Fire, however, is not just outside the classification scheme as it involves a mixture (or even because it involves variations in mixture composition and temperature at different points in the flame), but because it is not something material, but a process.

Therefore, asking if fire is a solid, liquid, gas, or plasma could be considered an ‘ontological category error’ as processes are not the type of entities that the classification can be validly applied to.

You may wish to object that fire is only possible because there is material present. Yes, that is true. But, consider these questions:

Is photosynthesis a solid, liquid, gas, plasma…?
Is distillation a solid, liquid, gas, plasma…?
is the Haber process a solid, liquid, gas, plasma…?
is chromatography a solid, liquid, gas, plasma…?
Is fermentation a solid, liquid, gas, plasma…?
Is melting a solid, liquid, gas, plasma…?

In each case the question does not make sense, as - although each involves substances, and these may individually, at least at particular points in the process, be classified by state of matter- these are processes and not samples of material.

Farrell hints at this in offering readers the clue “once the fuel or oxygen is exhausted, fire ceases to exist. But that isn’t the case for solids, liquids or gases”. Indeed, no, because a sample of material is not a process, and a process is not a sample of material.

I am sure I am only making a point that many readers of Education in Chemistry spotted immediately, but, unfortunately, I suspect many lay people (including probably some primary teachers charged with teaching science) would not have spotted this.

Appreciating the key distinction between material (often not able to be simply assigned to a state of matter) and individual substances (where pure samples under particular conditions can be understood in terms of solid / liquid / gas / plasma) is central to chemistry, but even the people who wrote the English National Curriculum for science seem confused on this - it incorrectly describes chocolate, butter and cream as substances (https://science-education-research.com/scientific-errors-in-the-english-national-curriculum/).

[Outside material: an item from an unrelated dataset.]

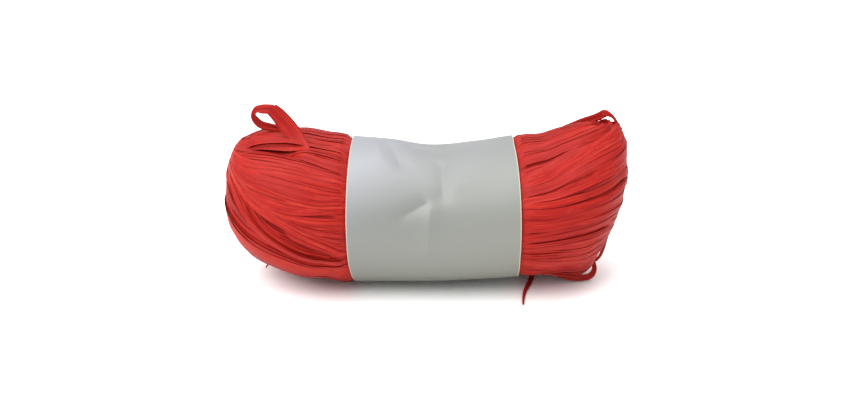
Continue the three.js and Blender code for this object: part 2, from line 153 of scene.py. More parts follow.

Sometimes this becomes ridiculous - as when a BBC website to help children learn science asked children to classify a range of objects as solid, liquid or gas. Including a cat! (https://science-education-research.com/thank-you-bbc-ill-give-you-4-5/) So, Farrell’s question may be a trick question, but when some educators would perfectly seriously ask learners the same question about a cat, it is well worth teachers of chemistry pausing to think why the question does not apply to fire.